Ninguém foi ao fórum; ninguém foi ao MST; ninguém foi ao Incra; ninguém buscou, no MPPE, levantar quais os processos nos quais a vítima trabalhava (se não houver segredo de Justiça sobre os mesmos, são de consulta pública); ninguém procurou levantar o passo a passo do suposto autor, no dia do crime; ninguém procurou saber, em detalhes, a vida afetiva do casal, que há pouco tempo se conheceu e já estava com casamento marcado. A advogada Mysheva, uma mulher bonita, pode ter saído de uma relação recente e, por mais que para ela o antigo namorado fosse passado, pode ser que o mesmo não aceitasse a separação etc etc etc. Ou seja, falta/faltou ao caso, desde o início, a mais básica investigação jornalística. A “voz do dono” tem imperado nesse desastre de cobertura. À reboque da polícia e do MPPE, um batalhão de repórteres esconde-se atrás de “supostos”, “teriam”, “estariam”, “poderiam”, e assim por diante.

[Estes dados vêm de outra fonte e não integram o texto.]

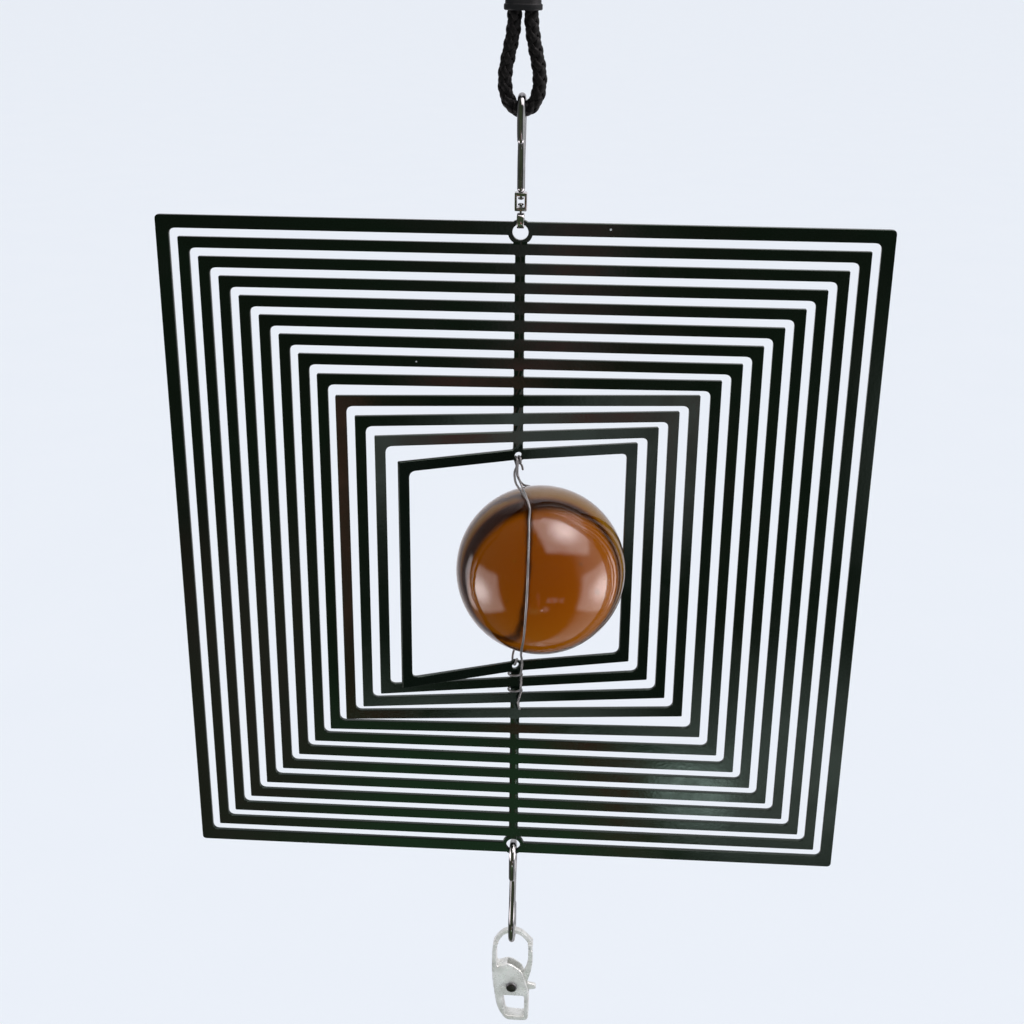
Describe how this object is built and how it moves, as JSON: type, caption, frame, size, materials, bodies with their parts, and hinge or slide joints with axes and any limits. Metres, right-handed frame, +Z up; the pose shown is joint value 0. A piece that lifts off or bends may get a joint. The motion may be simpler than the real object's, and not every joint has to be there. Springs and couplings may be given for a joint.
{
  "type": "wind spinner",
  "caption": "Hanging square wind spinner: nested square frames cut from one sheet, twisted about a vertical spine, round an amber glass ball in a wire cage, with swivel and hooks",
  "frame": {"origin": "inside of the top of the hanging eye, where the spinner hangs on its hook", "axes": "+Z up, the sheet lies in the XZ plane and its face looks along -Y, +X is to the right when it is seen from the front"},
  "size_m": [0.1524, 0.0393, 0.2649],
  "materials": {
    "sheet": "glossy green-black coated steel sheet with laser-cut edges",
    "hook_steel": "bright plated steel wire",
    "cage_wire": "thin drawn steel wire",
    "clasp_metal": "bright plated cast clasp",
    "ferrule": "moulded black plastic with a fine grain",
    "cord": "braided black cord with a few brown-grey strands",
    "glass": "solid amber glass, polished, with small seeds"
  },
  "bodies": {
    "hanger": {"hanging_eye": "hook_steel", "ferrule": "ferrule", "cord_loop": "cord"},
    "upper_hook": {"upper_hook": "hook_steel"},
    "swivel_frame": {"swivel_frame": "hook_steel"},
    "swivel_eye": {"swivel_eye": "hook_steel"},
    "ring_01": {"ring_01": "sheet"},
    "ring_02": {"ring_02": "sheet"},
    "ring_03": {"ring_03": "sheet"},
    "ring_04": {"ring_04": "sheet"},
    "ring_05": {"ring_05": "sheet"},
    "ring_06": {"ring_06": "sheet"},
    "ring_07": {"ring_07": "sheet"},
    "ring_08": {"ring_08": "sheet"},
    "ring_09": {"ring_09": "sheet"},
    "ring_10": {"ring_10": "sheet"},
    "ring_11": {"ring_11": "sheet"},
    "ring_12": {"ring_12": "sheet"},
    "ring_13": {"ring_13": "sheet"},
    "ball_cage": {"cage_wire_front": "cage_wire", "cage_wire_back": "cage_wire"},
    "ball": {"glass_ball": "glass"},
    "lower_hook": {"lower_hook": "hook_steel"},
    "clasp": {"clasp_body": "clasp_metal", "clasp_pin": "clasp_metal", "clasp_spring": "clasp_metal"},
    "clasp_gate": {"clasp_gate": "clasp_metal"}
  },
  "joints": [
    {"name": "hook_swing", "type": "hinge", "parent": "hanger", "child": "upper_hook", "pos_m": [0, 0, -0.0392], "axis": [1, 0, 0], "range_deg": [-25, 25]},
    {"name": "frame_spin", "type": "hinge", "parent": "upper_hook", "child": "swivel_frame", "pos_m": [0, 0, -0.0562], "axis": [0, 0, 1], "continuous": true},
    {"name": "eye_spin", "type": "hinge", "parent": "swivel_frame", "child": "swivel_eye", "pos_m": [0, 0, -0.0584], "axis": [0, 0, 1], "continuous": true},
    {"name": "sheet_swing", "type": "hinge", "parent": "swivel_eye", "child": "ring_01", "pos_m": [0, 0, -0.0625], "axis": [0, 1, 0], "range_deg": [-12, 12]},
    {"name": "twist_02", "type": "hinge", "parent": "ring_01", "child": "ring_02", "pos_m": [0, 0, -0.1376], "axis": [0, 0, 1], "range_deg": [-15, 15]},
    {"name": "twist_03", "type": "hinge", "parent": "ring_02", "child": "ring_03", "pos_m": [0, 0, -0.1376], "axis": [0, 0, 1], "range_deg": [-15, 15]},
    {"name": "twist_04", "type": "hinge", "parent": "ring_03", "child": "ring_04", "pos_m": [0, 0, -0.1376], "axis": [0, 0, 1], "range_deg": [-15, 15]},
    {"name": "twist_05", "type": "hinge", "parent": "ring_04", "child": "ring_05", "pos_m": [0, 0, -0.1376], "axis": [0, 0, 1], "range_deg": [-15, 15]},
    {"name": "twist_06", "type": "hinge", "parent": "ring_05", "child": "ring_06", "pos_m": [0, 0, -0.1376], "axis": [0, 0, 1], "range_deg": [-15, 15]},
    {"name": "twist_07", "type": "hinge", "parent": "ring_06", "child": "ring_07", "pos_m": [0, 0, -0.1376], "axis": [0, 0, 1], "range_deg": [-15, 15]},
    {"name": "twist_08", "type": "hinge", "parent": "ring_07", "child": "ring_08", "pos_m": [0, 0, -0.1376], "axis": [0, 0, 1], "range_deg": [-15.5, 14.5]},
    {"name": "twist_09", "type": "hinge", "parent": "ring_08", "child": "ring_09", "pos_m": [0, 0, -0.1376], "axis": [0, 0, 1], "range_deg": [-16.5, 13.5]},
    {"name": "twist_10", "type": "hinge", "parent": "ring_09", "child": "ring_10", "pos_m": [0, 0, -0.1376], "axis": [0, 0, 1], "range_deg": [-18.5, 11.5]},
    {"name": "twist_11", "type": "hinge", "parent": "ring_10", "child": "ring_11", "pos_m": [0, 0, -0.1376], "axis": [0, 0, 1], "range_deg": [-17.5, 12.5]},
    {"name": "twist_12", "type": "hinge", "parent": "ring_11", "child": "ring_12", "pos_m": [0, 0, -0.1376], "axis": [0, 0, 1], "range_deg": [-18, 12]},
    {"name": "twist_13", "type": "hinge", "parent": "ring_12", "child": "ring_13", "pos_m": [0, 0, -0.1376], "axis": [0, 0, 1], "range_deg": [-23, 7]},
    {"name": "cage_turn", "type": "hinge", "parent": "ring_13", "child": "ball_cage", "pos_m": [0, 0, -0.1376], "axis": [0, 0, 1], "range_deg": [-5, 2]},
    {"name": "ball_turn", "type": "hinge", "parent": "ball_cage", "child": "ball", "pos_m": [0.0054, 0.0009, -0.1394], "axis": [0, 0, 1], "continuous": true},
    {"name": "lower_hook_swing", "type": "hinge", "parent": "ring_01", "child": "lower_hook", "pos_m": [0, 0, -0.21175], "axis": [0, 1, 0], "range_deg": [-25, 25]},
    {"name": "clasp_swing", "type": "hinge", "parent": "lower_hook", "child": "clasp", "pos_m": [0, 0, -0.2369], "axis": [1, 0, 0], "range_deg": [-20, 20]},
    {"name": "gate_open", "type": "hinge", "parent": "clasp", "child": "clasp_gate", "pos_m": [0.0001, 0, -0.2528], "axis": [0, 1, 0], "range_deg": [-20, 0], "stiffness_Nm_per_rad": 0.004, "springref_deg": 17.19}
  ]
}
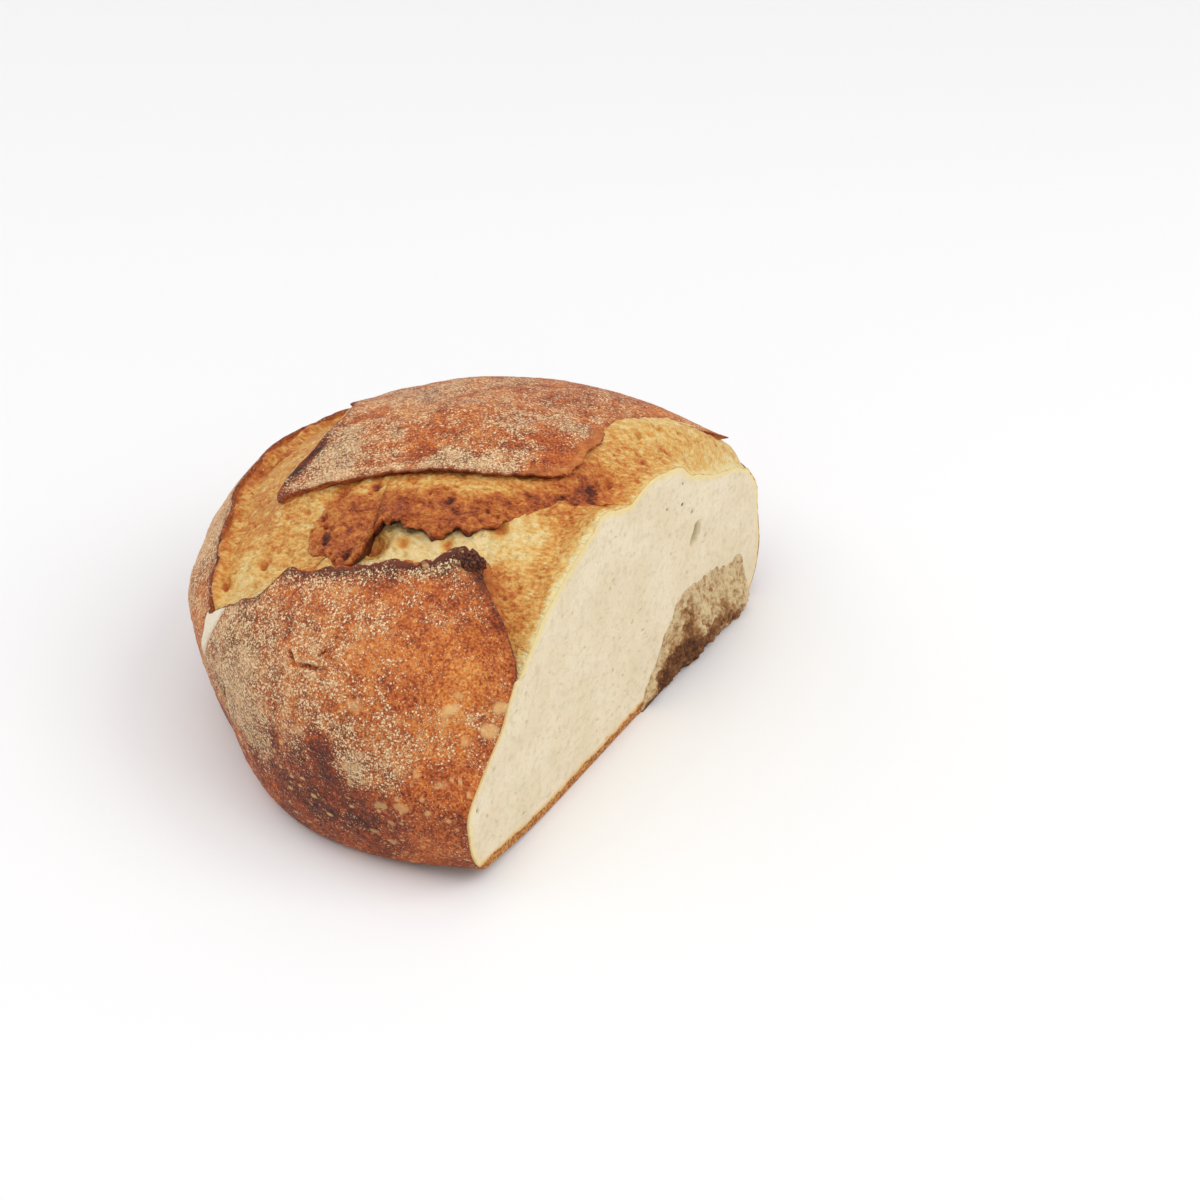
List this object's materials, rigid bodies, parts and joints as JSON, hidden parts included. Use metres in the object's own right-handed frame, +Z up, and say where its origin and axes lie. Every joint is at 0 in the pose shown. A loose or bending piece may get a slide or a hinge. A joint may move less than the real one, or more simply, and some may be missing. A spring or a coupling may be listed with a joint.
{
  "type": "sourdough loaf",
  "caption": "Round rustic sourdough loaf with crossed scores burst open and a floury brown crust, cut straight down at one side to show a pale close crumb, on a flat base.",
  "frame": {"origin": "bottom centre of the loaf's box, on the surface that it stands on", "axes": "+Z up, +X out of the cut face, +Y along the cut face, away from the side shown nearest"},
  "size_m": [0.171, 0.2214, 0.1132],
  "materials": {
    "crust": "matt baked crust, chestnut to orange brown, dusted with flour, pale blisters towards the base",
    "torn_dough": "rough golden torn dough in the scores, roasted orange brown on its high edges",
    "crumb": "soft matt cream crumb with fine pores"
  },
  "bodies": {
    "root": {"loaf": "crust"}
  },
  "joints": []
}
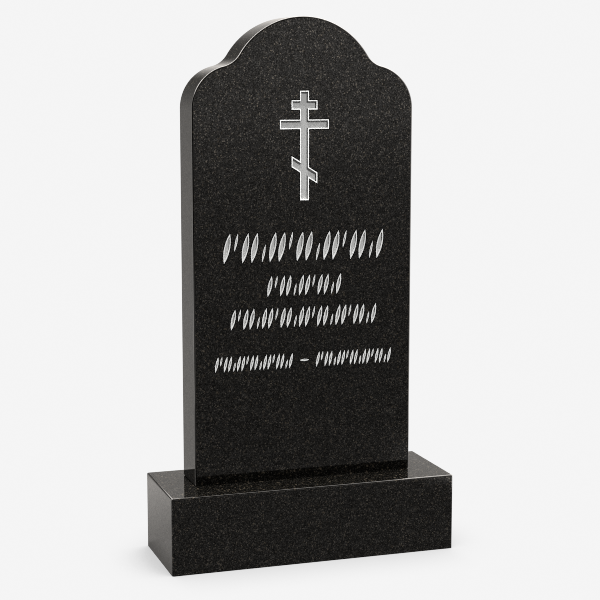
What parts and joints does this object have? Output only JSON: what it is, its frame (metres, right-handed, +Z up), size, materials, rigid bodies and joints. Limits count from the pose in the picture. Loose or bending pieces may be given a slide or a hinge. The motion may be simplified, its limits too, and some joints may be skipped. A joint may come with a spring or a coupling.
{
  "type": "headstone",
  "caption": "Upright polished granite headstone with a rounded three-lobed head, a sunk three-bar cross and rows of engraved strokes, standing on a rectangular plinth.",
  "frame": {"origin": "middle of the plinth's underside, on the ground", "axes": "+Z up, +X to the right as the carved front is seen, so the carved front faces -Y"},
  "size_m": [0.64, 0.234, 1.168],
  "materials": {
    "polished_granite": "mirror-polished black granite with fine brownish-grey crystals"
  },
  "bodies": {
    "root": {"stele": "polished_granite", "plinth": "polished_granite"}
  },
  "joints": []
}
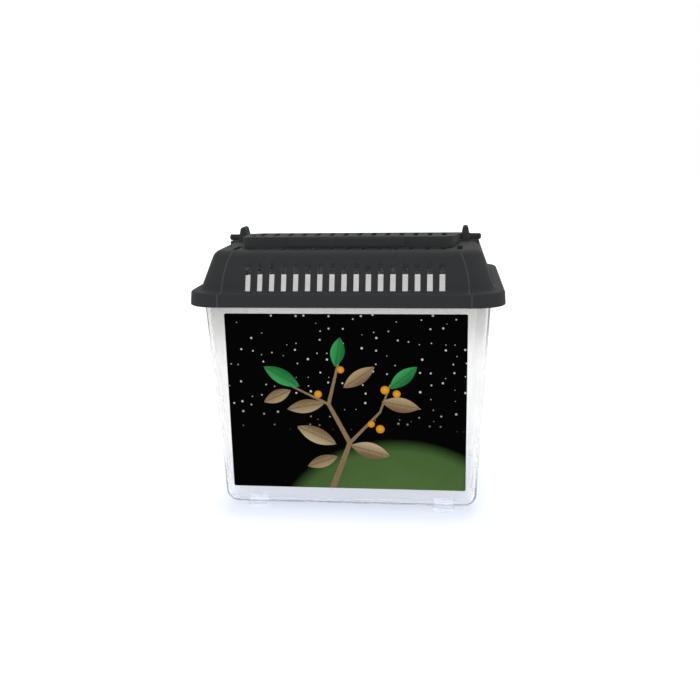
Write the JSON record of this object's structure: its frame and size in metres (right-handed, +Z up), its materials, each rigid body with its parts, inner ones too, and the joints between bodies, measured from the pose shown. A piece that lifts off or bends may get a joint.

Me perdoem, caros leitores do blog, essa abordagem e crítica a um jornalismo que demonstra nossa regressão na apuração e redação de notícias. Sou professor de jornalismo. Dói muito ver esse jornalismo que gosta de alardear prêmios em concursos nacionais (é fácil fazer jornalismo com o tempo nas mãos), mas não consegue apurar com competência, a quente, um caso dessa importância e repercussão nacionais.

Roberto Numeriano é jornalista, professor, cientista político e militante do PSOL-PE.